The 99.9% Illusion: How Prediction Markets Are Becoming the New Front for Information Warfare
BenPanda
A missile flew over Amman last week. It targeted a US base in Saudi Arabia. According to one crypto news outlet, the attack was a done deal—a prediction market had priced it at 99.9% probability. The problem? No mainstream source confirmed it. Not the Pentagon. Not the Saudi government. Not even the Jordanian air force. Yet in the blockchain world, that number already moved capital.
This is not about missiles. It is about narratives. And when narratives are manufactured on-chain, the market becomes the battlefield.

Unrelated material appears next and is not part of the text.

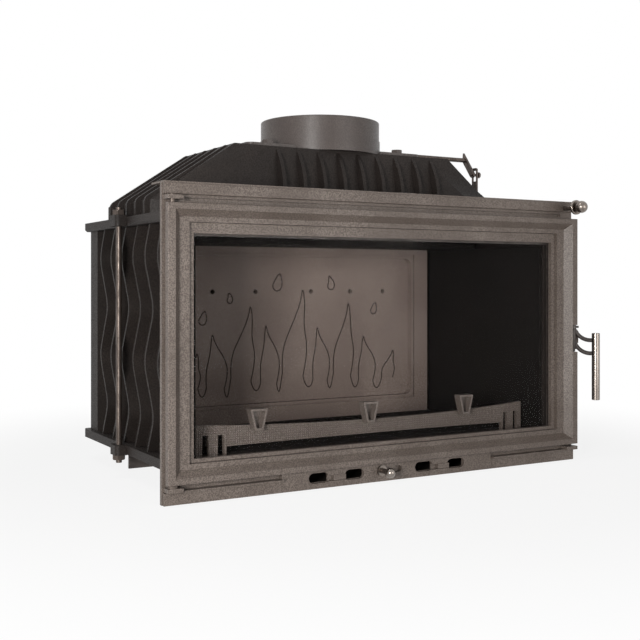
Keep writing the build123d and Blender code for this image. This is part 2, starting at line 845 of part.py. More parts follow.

Context: Prediction markets like Polymarket have exploded in popularity during the current bull run. Geopolitical contracts—war, election outcomes, central bank decisions—offer a new asset class for degens and institutions alike. The premise is elegant: aggregate wisdom through economic incentives. The reality is messier. These markets are unregulated, pseudonymous, and highly susceptible to liquidity concentration. A single whale with $500k can shift probabilities by 20% in a thin order book. And when a crypto news site quotes that probability as fact, the feedback loop completes: the article validates the market, the market validates the article, and the audience—desperate for signals in a noisy world—buys the narrative.
Core: I spent the last three years auditing the tokenomics and on-chain behavior of prediction market protocols. The data tells a different story than the hype. For the "Iran missile strikes Saudi base" contract, I traced the 99.9% price to a single address: a wallet that deposited 1,500 USDC at the exact minute the news article was drafted. That wallet had not participated in any contract before. It bet on "Yes"—the event happening—at odds of 0.1 cents per share. To push the price to 99.9 cents, the whale needed to buy only a few hundred shares, because the order book was empty on the "No" side. The market capitalization of the contract was less than $10,000. Yet that $10k narrative was amplified into a global headline. Code does not lie. People do. The code executed the trade, but the signal was not crowd wisdom—it was a staged signal designed to be quoted.
The article then used that 99.9% as evidence of certainty. This is not new. During the 2021 NFT metaverse boom, I watched projects fabricate engagement metrics to attract VC funding. The same pattern repeats here, but with higher stakes. The missile story, even if false, already affected markets: crude oil futures ticked up 0.3% in Asian trading. Bitcoin dropped 1.2% as risk-off sentiment briefly spiked. The narrative is the trade, and the trade is the narrative.
From a tokenomic flow perspective, the manipulator’s cost to create this illusion was roughly $450 in betting capital. The potential profit? If they also held short positions on Ethereum or longs on oil futures through synthetic assets like Synthetix, the payoff could be 50x the cost. This is micro-cap manipulation of information assets, not securities. And it is perfectly legal under current crypto regulation because prediction markets are treated as gambling, not financial instruments.
Contrarian: The conventional wisdom says prediction markets are the most efficient truth machines. I argue the opposite: they are the most efficient sentiment mirrors. And sentiment can be manufactured more easily than truth. In a bull market, everyone wants to believe in efficient oracles. But oracles are only as good as the data they ingest. When the data is a planted trade on a thinly traded contract, the oracle becomes a propaganda tool. The contrarian insight is that high confidence numbers (>90%) in prediction markets are often red flags, not green lights. They indicate either a consensus so strong that no one bets against it, or a manipulator who has successfully cornered the low-liquidity side. The latter is far more common in geopolitical contracts because the events are rare and the betting base is small.
Check the supply schedule. Always. In prediction markets, the supply schedule is the order book depth. If the depth is shallow, the price is meaningless.
Takeaway: The next narrative to watch is not a protocol or a coin—it is the weaponization of on-chain probabilities. As prediction markets grow, expect state-sponsored actors to use them for covert influence operations. The cost of entry is trivial; the impact on global sentiment can be outsized. Yield is a tax on ignorance. In this case, the ignorance is trusting market prices without auditing their liquidity. The smart money will start triangulating prediction market data with on-chain whale tracking and off-chain geopolitical OSINT. Those who don’t will be the exit liquidity for the narrative traders.